Supreme Court Declines To Take Up Corner-Crossing Case
The high court's denial delivers a final blow to a landowner's quest to block public land users from skirting his property boundaries.

The Supreme Court handed a limited victory to public land users Monday, declining to hear a case challenging the legality of “corner crossing” — the act of hopping across adjacent squares of public land in areas checkerboarded with private parcels.
Corner crossing holds the promise of unlocking millions of acres of public land whose access is obstructed by private tracts. By refusing to hear the case, the Supreme Court left standing a previous ruling that clarified corner crossing is legal — at least in the six states that encompass the 10th U.S. Circuit Court of Appeals.
The conservative-controlled high court provided no explanation for its decision on Monday. The denial delivered a fatal blow to a legal effort that Fred Eshelman and his company, Iron Bar Holdings, have waged for years to block corner crossers from skirting his property boundaries.
In separate instances in 2020 and 2021, four Missouri hunters crossed from one corner of public land to another, traversing over but never stepping foot on Eshelman’s Elk Mountain Ranch, in Carbon County, Wyoming.

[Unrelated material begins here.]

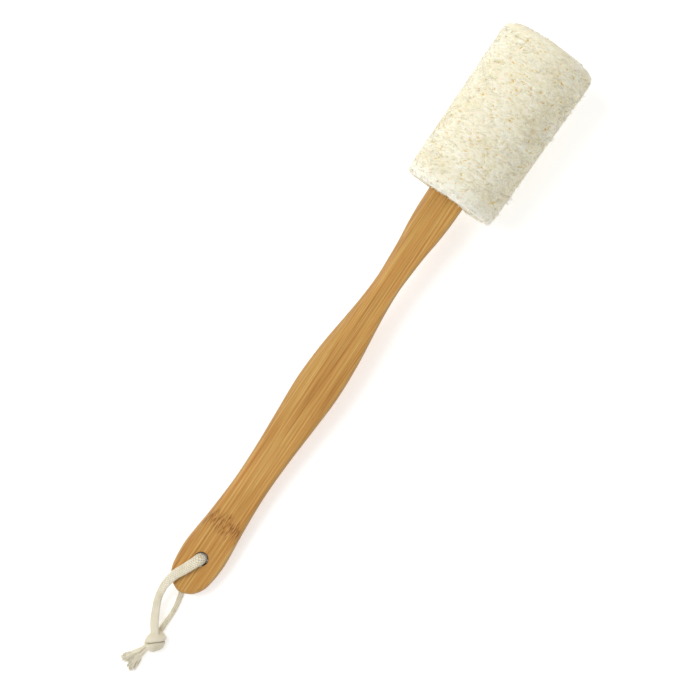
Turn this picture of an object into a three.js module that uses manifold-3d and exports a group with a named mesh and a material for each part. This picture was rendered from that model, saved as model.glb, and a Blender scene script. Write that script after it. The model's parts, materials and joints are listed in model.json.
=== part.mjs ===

The four men faced state criminal trespassing charges, but a jury found them not guilty in 2022.
Eshelman also sued the men in federal court, arguing that they entered private airspace and caused $9 million in damages stemming from an alleged drop in the land’s value. A district court judge ruled in favor of the hunters, writing that “where a person corner crosses on foot within the checkerboard from public land to public land without touching the surface of private land and without damaging private property, there is no liability for trespass.”
The 10th U.S. Circuit Court of Appeals upheld that ruling, citing the Supreme Court’s ruling more than a century ago that the 1885 Unlawful Inclosures Act makes it illegal for private landowners to block access to public land.

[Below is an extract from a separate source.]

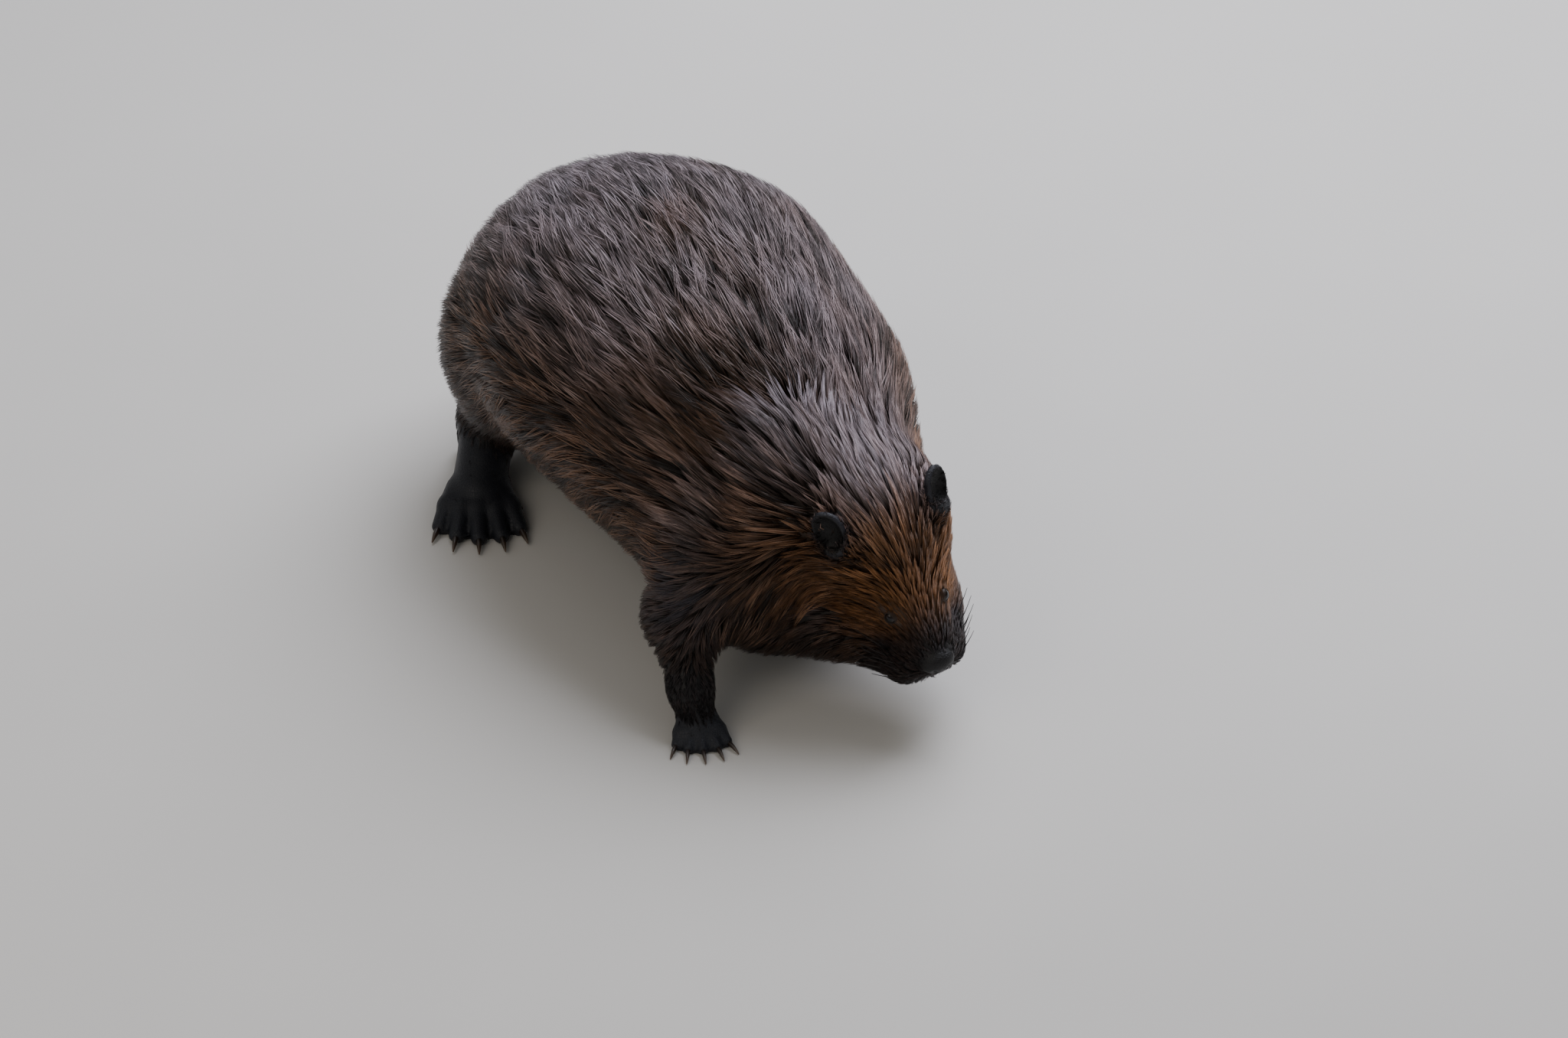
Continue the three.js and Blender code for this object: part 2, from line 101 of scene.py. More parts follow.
def turn(yaw=0.0, pitch=0.0, roll=0.0):
    """The matrix of a roll about X, then a nose-down pitch about Y, then a yaw about Z (degrees)."""
    angles = np.radians([yaw, pitch, roll])
    (cy, cp, cr), (sy, sp, sr) = np.cos(angles), np.sin(angles)
    about_z = np.array([[cy, -sy, 0], [sy, cy, 0], [0, 0, 1]])
    about_y = np.array([[cp, 0, sp], [0, 1, 0], [-sp, 0, cp]])
    about_x = np.array([[1, 0, 0], [0, cr, -sr], [0, sr, cr]])
    return about_z @ about_y @ about_x


HEAD_AT = np.array([177.0, 75.0, 189.0])
HEAD = turn(yaw=-1.5, pitch=37, roll=14)
EYE = np.array([84.0, 26.0, -5.5])
EYE_RADIUS = 6.0
EAR = np.array([0.0, 52.0, 35.0])
NOSE_TIP = 144.0
NOSE_PAD = (11.0, 16.0, 12.5)
SIDES = {"right": -1, "left": 1}
print("the nose points along", np.round(HEAD[:, 0], 2), "in the body's frame")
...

By declining to hear the case, the Supreme Court left the 10th Circuit’s ruling intact.
“Landowners have never had the right to exclude the public from public land,” Ryan Semerad, an attorney for the four Missouri hunters, said in a statement to Public Domain, adding that the high court’s refusal to review the case ensures that checkerboard public land in six states “will remain accessible to the public for generations to come.”
An attorney for Eshelman did not immediately respond to a request for comment.
The rejection cements corner-crossing as legal in Colorado, Kansas, New Mexico, Oklahoma, Utah, and Wyoming. But as Semerad noted in comments to Outdoor Life on Monday, the law remains less clear in other states.
“There are many people out there who wanted SCOTUS to take the case,” Semerad told the publication. “Because while [the justices] could have decided corner crossing is illegal, they could also have provided unity for the nation that says these are public lands and private landowners don’t buy the ability to exclude the public from public lands.”
This story has been updated with a statement from Ryan Semerad.
Can someone please explain the rationale or historical reasons for why the US government divided up public and private lands into a literal checkerboard like that? Not only does it create legal headaches as in this case, but from a nature conservation point of view it's terrible because it breaks up habitat into little islands with a lot of edges, that invasive species tend to prefer over native species, and makes it difficult for animals to move from one island to another if most of the private plots are deforested or fenced.
The Iron Bar case is another gross example of a landowner attempting to privatize Mother Nature for profit. The hubris that Iron Bar exhibits by "claiming" wildlife in its effort to exclude others is inexcusable. If only the county sheriff and other regulators would be as diligent to cite landowners for aerial trespass of smoke resulting from open burning, then I might have an inkling of sympathy for Iron Bar.